55% of those surveyed through the United Way of Greater Knoxville TANF Planning Grant experienced food insecurity within the last year, meaning they did not know where their next meal was coming from. 69% identified affordable food as a need. These percentages stand in stark contrast to the poll conducted annually among a representative sample of Tennessee parents across the three grand divisions of the state by the Vanderbilt Center for Child Health Policy which found that 41% of families reported low or very low food security, up 31% from last year. The poll also showed persistent disparities in who experiences food insecurity, with 51% of black families reporting food insecurity compared to 39% of white families.
How has this need been determined?
The need has been determined through canvassing and contacting numerous leaders, organizations, churches, and residents of the 37914 and 37915 areas. The community wants and needs more community gardens and fresh produce to try to eliminate the problem of living in a food desert (defined by the USDA as areas with a poverty rate of 20% or greater and low access to healthy foods, meaning more than 1 mile from a supermarket), and with food insecurity, (defined as “a lack of consistent access to enough food for every person in the household to live an active, healthy life”).
What is the current goal?
The current goal is to partner with and support Battlefield Farms and Gardens to bring on at least two new community gardens producing a total of 8500 pounds of fresh produce in 2023, 2024, and 2025, for a total of 25,000 pounds at the end of 3 years.
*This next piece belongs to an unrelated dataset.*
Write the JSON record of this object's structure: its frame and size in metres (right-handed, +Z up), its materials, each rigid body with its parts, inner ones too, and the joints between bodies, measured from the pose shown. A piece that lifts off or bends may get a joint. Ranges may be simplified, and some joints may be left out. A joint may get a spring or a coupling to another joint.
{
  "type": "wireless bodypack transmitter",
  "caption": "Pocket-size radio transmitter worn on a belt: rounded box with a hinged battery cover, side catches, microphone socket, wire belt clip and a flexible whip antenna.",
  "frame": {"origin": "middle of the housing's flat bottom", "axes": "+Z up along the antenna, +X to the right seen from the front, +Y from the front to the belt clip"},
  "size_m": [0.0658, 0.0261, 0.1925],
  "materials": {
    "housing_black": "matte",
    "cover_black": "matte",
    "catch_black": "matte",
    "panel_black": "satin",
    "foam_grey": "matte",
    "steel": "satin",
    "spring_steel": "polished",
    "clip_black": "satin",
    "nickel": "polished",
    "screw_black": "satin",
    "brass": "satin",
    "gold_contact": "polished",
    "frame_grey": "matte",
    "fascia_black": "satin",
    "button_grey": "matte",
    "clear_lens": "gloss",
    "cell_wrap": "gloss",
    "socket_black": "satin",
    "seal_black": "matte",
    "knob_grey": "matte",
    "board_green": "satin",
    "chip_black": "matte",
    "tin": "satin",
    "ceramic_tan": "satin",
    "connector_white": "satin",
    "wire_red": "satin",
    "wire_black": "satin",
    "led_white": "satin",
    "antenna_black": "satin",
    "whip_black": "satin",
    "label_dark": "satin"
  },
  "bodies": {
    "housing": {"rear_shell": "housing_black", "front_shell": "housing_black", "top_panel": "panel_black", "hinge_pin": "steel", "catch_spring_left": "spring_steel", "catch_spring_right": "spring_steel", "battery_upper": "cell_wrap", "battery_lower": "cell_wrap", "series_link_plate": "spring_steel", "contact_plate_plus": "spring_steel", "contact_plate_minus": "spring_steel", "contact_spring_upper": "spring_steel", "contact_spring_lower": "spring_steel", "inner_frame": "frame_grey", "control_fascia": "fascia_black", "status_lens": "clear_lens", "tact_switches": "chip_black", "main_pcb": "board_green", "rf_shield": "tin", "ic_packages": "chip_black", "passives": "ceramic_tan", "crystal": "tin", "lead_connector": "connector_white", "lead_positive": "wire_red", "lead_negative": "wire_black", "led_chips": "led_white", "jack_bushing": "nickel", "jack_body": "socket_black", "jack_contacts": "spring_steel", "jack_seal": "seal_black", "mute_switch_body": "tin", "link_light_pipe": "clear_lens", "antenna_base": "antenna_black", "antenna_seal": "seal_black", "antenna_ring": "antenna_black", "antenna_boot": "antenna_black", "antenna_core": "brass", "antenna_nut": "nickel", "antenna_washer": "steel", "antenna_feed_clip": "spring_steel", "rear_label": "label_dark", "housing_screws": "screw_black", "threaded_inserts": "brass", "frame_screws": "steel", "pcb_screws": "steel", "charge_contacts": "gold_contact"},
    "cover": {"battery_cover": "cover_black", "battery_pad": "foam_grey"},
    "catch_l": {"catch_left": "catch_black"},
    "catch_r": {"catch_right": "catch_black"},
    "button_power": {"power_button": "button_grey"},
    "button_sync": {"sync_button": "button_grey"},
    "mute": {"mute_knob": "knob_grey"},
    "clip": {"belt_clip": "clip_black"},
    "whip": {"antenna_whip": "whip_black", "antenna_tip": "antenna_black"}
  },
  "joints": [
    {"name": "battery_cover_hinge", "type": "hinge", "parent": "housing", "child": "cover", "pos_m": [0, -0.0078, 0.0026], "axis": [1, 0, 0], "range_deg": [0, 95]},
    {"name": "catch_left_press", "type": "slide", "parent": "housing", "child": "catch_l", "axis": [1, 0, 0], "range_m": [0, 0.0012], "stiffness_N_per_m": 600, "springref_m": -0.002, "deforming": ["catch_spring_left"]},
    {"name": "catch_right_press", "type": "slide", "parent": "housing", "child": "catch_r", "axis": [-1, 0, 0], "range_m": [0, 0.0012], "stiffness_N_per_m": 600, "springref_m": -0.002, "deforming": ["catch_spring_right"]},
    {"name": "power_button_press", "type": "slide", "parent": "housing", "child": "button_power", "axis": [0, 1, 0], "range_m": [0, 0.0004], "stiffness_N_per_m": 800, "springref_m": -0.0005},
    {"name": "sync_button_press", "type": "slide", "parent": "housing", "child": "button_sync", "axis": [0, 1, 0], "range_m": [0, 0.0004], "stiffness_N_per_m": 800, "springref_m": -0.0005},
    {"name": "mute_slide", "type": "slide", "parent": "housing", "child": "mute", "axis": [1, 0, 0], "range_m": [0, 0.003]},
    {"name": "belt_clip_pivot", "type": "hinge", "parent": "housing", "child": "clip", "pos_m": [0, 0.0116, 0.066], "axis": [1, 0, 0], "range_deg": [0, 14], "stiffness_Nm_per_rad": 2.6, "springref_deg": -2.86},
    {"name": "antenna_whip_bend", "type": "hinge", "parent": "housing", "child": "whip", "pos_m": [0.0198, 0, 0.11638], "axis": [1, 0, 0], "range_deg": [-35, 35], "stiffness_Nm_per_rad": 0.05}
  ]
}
In 2023, the plan is to open a new 36 raised bed community garden at 2723 Louise Avenue on property owned by Paine Avenue Missionary Baptist Church and a community garden at Greater Warner Tabernacle AME Zion Church at 3800 Martin Luther King Jr. Ave. In 2024, two more community gardens would be added at Lomax Temple AME Zion Church at 3220 Sherman Street in Lonsdale and at Community Evangelistic Church at 2640 Boyds Bridge Pike. In 2025, two more gardens would be added, one at Mount Zion Baptist Church at 2714 Brooks Avenue and the other in the 2500 block of Martin Luther King Jr. Avenue.
How would your donation and support impact our goal?
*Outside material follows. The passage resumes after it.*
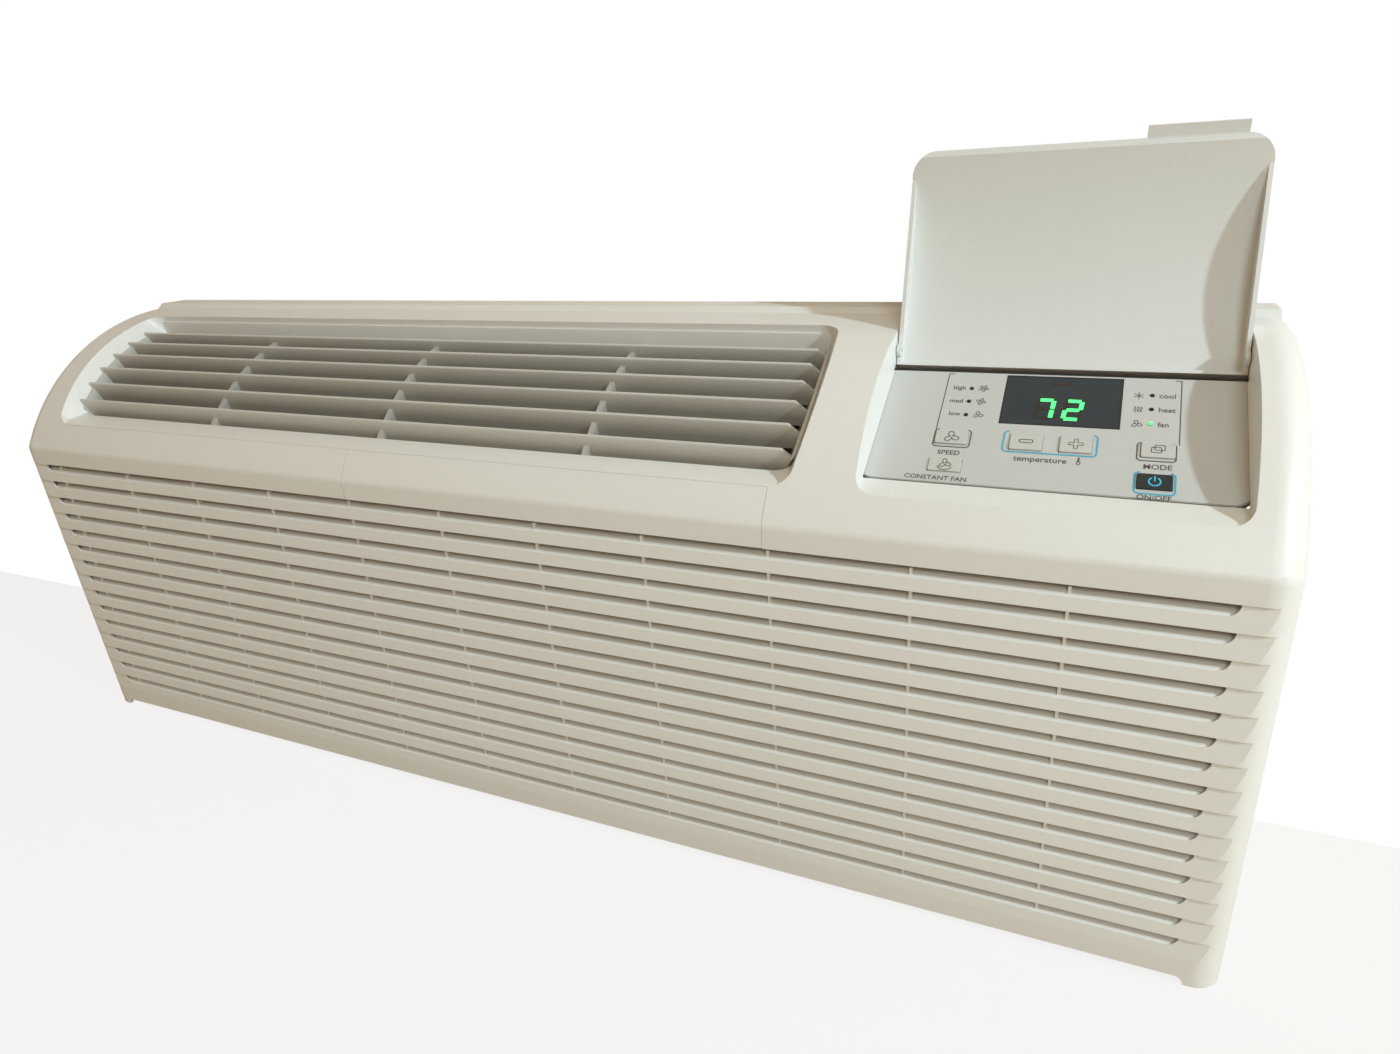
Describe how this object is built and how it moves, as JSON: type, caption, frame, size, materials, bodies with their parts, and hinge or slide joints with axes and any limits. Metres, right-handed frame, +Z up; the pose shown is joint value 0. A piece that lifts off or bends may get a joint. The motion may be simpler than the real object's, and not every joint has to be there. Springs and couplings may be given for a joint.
{
  "type": "through-the-wall air conditioner",
  "caption": "Packaged terminal air conditioner: louvred room cover with discharge grille, lift-out filters and a control door, on a slide-in chassis with fans, coils and compressor",
  "frame": {"origin": "centre line of the unit, face of the wall, underside of the base pan", "axes": "+X to the right as seen from the room, +Y into the wall, +Z up"},
  "size_m": [1.067, 0.5521, 0.5192],
  "materials": {
    "warm_white": "fine satin moulding",
    "panel_silver": "printed overlay, satin",
    "display_dark": "smoked window",
    "lamp_green": "clear moulding",
    "key_grey": "satin key caps",
    "key_dark": "satin key cap",
    "carrier_grey": "moulded",
    "mesh_black": "woven nylon mesh",
    "zinc": "galvanised sheet",
    "steel": "plain",
    "fin_aluminium": "thin fins",
    "copper": "drawn copper tube",
    "black_plastic": "moulded",
    "foam_grey": "closed-cell foam",
    "black_paint": "baked enamel",
    "black_rubber": "moulded",
    "board_green": "circuit board"
  },
  "bodies": {
    "chassis": {"accumulator": "black_paint", "base_pan": "zinc", "blower_bearing": "black_rubber", "blower_scroll": "black_plastic", "bulkhead": "zinc", "compressor": "black_paint", "compressor_grommets": "black_rubber", "compressor_studs": "steel", "condenser_fins": "fin_aluminium", "condenser_tubes": "copper", "control_board": "board_green", "control_box": "zinc", "control_box_cover": "zinc", "control_box_stand": "zinc", "control_panel": "carrier_grey", "cord_gland": "black_plastic", "display_module": "black_plastic", "display_window": "display_dark", "drain_tray": "black_plastic", "electric_heater": "steel", "evaporator_fins": "fin_aluminium", "evaporator_tubes": "copper", "fan_shroud": "black_plastic", "foam_liner": "foam_grey", "indoor_motor": "black_paint", "indoor_motor_stand": "zinc", "key_board": "board_green", "lever_guides": "black_plastic", "motor_bracket": "zinc", "mounting_flanges": "zinc", "outdoor_motor": "black_paint", "panel_overlay": "panel_silver", "refrigerant_tubes": "copper", "run_capacitor": "steel", "sleeve_screws": "steel", "status_lamps": "lamp_green", "terminal_cover": "black_plastic", "top_brace": "zinc", "transformer": "steel", "vent_frame": "black_plastic"},
    "front_cover": {"cover_shell": "warm_white", "discharge_grille": "warm_white"},
    "control_door": {"control_door": "warm_white", "door_pins": "steel"},
    "filter_left": {"filter_left": "warm_white", "filter_mesh_left": "mesh_black"},
    "filter_right": {"filter_right": "warm_white", "filter_mesh_right": "mesh_black"},
    "button_fan_speed": {"button_fan_speed": "key_grey"},
    "button_constant_fan": {"button_constant_fan": "key_grey"},
    "button_minus": {"button_minus": "key_grey"},
    "button_plus": {"button_plus": "key_grey"},
    "button_mode": {"button_mode": "key_grey"},
    "button_power": {"button_power": "key_dark"},
    "indoor_blower": {"blower_wheel": "black_plastic", "blower_shaft": "steel"},
    "outdoor_fan": {"outdoor_fan": "black_plastic", "outdoor_shaft": "steel"},
    "vent_lever": {"vent_lever": "black_plastic"},
    "vent_flap": {"vent_flap": "black_plastic"}
  },
  "joints": [
    {"name": "cover_slide", "type": "slide", "parent": "chassis", "child": "front_cover", "axis": [0, -1, 0], "range_m": [0, 0.25]},
    {"name": "control_door_hinge", "type": "hinge", "parent": "front_cover", "child": "control_door", "pos_m": [0.3985, -0.0794, 0.3838], "axis": [1, 0, 0], "range_deg": [0, 135]},
    {"name": "filter_left_slide", "type": "slide", "parent": "front_cover", "child": "filter_left", "axis": [0, -0.046, 0.9989], "range_m": [0, 0.29]},
    {"name": "filter_right_slide", "type": "slide", "parent": "front_cover", "child": "filter_right", "axis": [0, -0.046, 0.9989], "range_m": [0, 0.29]},
    {"name": "button_fan_speed_press", "type": "slide", "parent": "chassis", "child": "button_fan_speed", "axis": [0, 0.5105, -0.8599], "range_m": [0, 0.0008], "stiffness_N_per_m": 800},
    {"name": "button_constant_fan_press", "type": "slide", "parent": "chassis", "child": "button_constant_fan", "axis": [0, 0.5105, -0.8599], "range_m": [0, 0.0008], "stiffness_N_per_m": 800},
    {"name": "button_minus_press", "type": "slide", "parent": "chassis", "child": "button_minus", "axis": [0, 0.5105, -0.8599], "range_m": [0, 0.0008], "stiffness_N_per_m": 800},
    {"name": "button_plus_press", "type": "slide", "parent": "chassis", "child": "button_plus", "axis": [0, 0.5105, -0.8599], "range_m": [0, 0.0008], "stiffness_N_per_m": 800},
    {"name": "button_mode_press", "type": "slide", "parent": "chassis", "child": "button_mode", "axis": [0, 0.5105, -0.8599], "range_m": [0, 0.0008], "stiffness_N_per_m": 800},
    {"name": "button_power_press", "type": "slide", "parent": "chassis", "child": "button_power", "axis": [0, 0.5105, -0.8599], "range_m": [0, 0.0008], "stiffness_N_per_m": 800},
    {"name": "blower_turn", "type": "hinge", "parent": "chassis", "child": "indoor_blower", "pos_m": [-0.1, -0.04, 0.2], "axis": [1, 0, 0], "continuous": true},
    {"name": "outdoor_fan_turn", "type": "hinge", "parent": "chassis", "child": "outdoor_fan", "pos_m": [0.06, 0.228, 0.186], "axis": [0, 1, 0], "continuous": true},
    {"name": "vent_lever_slide", "type": "slide", "parent": "chassis", "child": "vent_lever", "axis": [0, -1, 0], "range_m": [0, 0.014]},
    {"name": "vent_flap_hinge", "type": "hinge", "parent": "chassis", "child": "vent_flap", "pos_m": [0.405, 0.038, 0.058], "axis": [-1, 0, 0], "range_deg": [0, 24.32]}
  ],
  "couplings": [
    {"joint": "vent_flap_hinge", "follows": "vent_lever_slide", "rad_per_m": 30.314}
  ]
}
Your donation and support will help us achieve our goal of providing 25,000 pounds of fresh produce to the 37914 and 37915 areas by the end of 2025. Your contribution is crucial to ensuring the project’s timely completion since funding is the only obstacle. Your donation will support the capital costs of approximately $30,000 to build and open a community garden, consisting of 40 raised beds, water and irrigation systems, a shed, a fence, and more. The installation of at least two new community gardens per year over the next three years will cost approximately $180,000. Additionally, full-time and part-time employees, mostly young people from the impacted areas, will require an additional $260,000.
What is the timeline for the work?
The work has already started on the first community garden at 2723 Louise Avenue, with the aim to finish it on or before April 30, 2023. The design plans for the second and third gardens at Greater Warner Tabernacle AME Zion Church and Lomax Temple AME Zion Church are in the works, and the goal is to have them installed by June 30 and September 30, 2023, respectively. The plan is to add two more community gardens in 2024 and two more in 2025, resulting in 25,000 pounds of fresh produce being distributed to those facing food insecurity and living in a food desert in the 37914/37915 areas by the end of 2025.
What will be the impact of this project?
Completion of this project will positively impact the community at large, both in the short term and long term, particularly those who currently live in a food desert area and with food insecurity, meaning “they do not know where their next meal is coming from.“ It will eliminate the comment of one recent recipient of fresh produce from Second Harvest who exclaimed “ I have not had fresh produce in years!” Through the distribution of 8500 pounds of fresh produce in 2023, 17,000 pounds in 2024, and 25,000 pounds in 2025, the recipients will eat healthier and more nutritious meals, resulting in better physical and mental health. Participants who spend time learning in the community gardens and in the project’s educational programs will be equipped and able to grow their own produce in their own garden on their own property. Growers will be more efficient and more productive with their gardening. Relationships will be formed, life lessons will be learned, and a real sense of community, purpose, and hope will be established, nourished and flourish. The project will be extremely strong on education and youth development. These gardens will preserve, enhance, and restore the pride in the beauty, productivity, and creativity of the community. Having easy access to healthy, fresh produce, will benefit the mental health, as well as the physical health, of every individual who participates in this program. Good mental health relies on a number of essential elements, such as shelter and clothing, but the most critical ingredient is food – good, healthy, fresh produce. That is what this project will provide, and, while probably hard to measure, it will have a huge impact on the health, both mental and physical, and welfare of the community it intends to serve.
How will we track outcomes and measure success?
The plan will be to track the total number of pounds of fresh produce grown, harvested, and distributed to the community from the new community gardens supported by the Alliance, as well as pounds of produce contributed to the community by our members. We will track the number of our members, the number attending our educational and other related meetings and programs, and our volunteers, and the number of hours contributed by them. We will track the number of people, and gather as much of their contact information as possible, particularly their ZIP Codes, who receive produce from and are served by us and our members.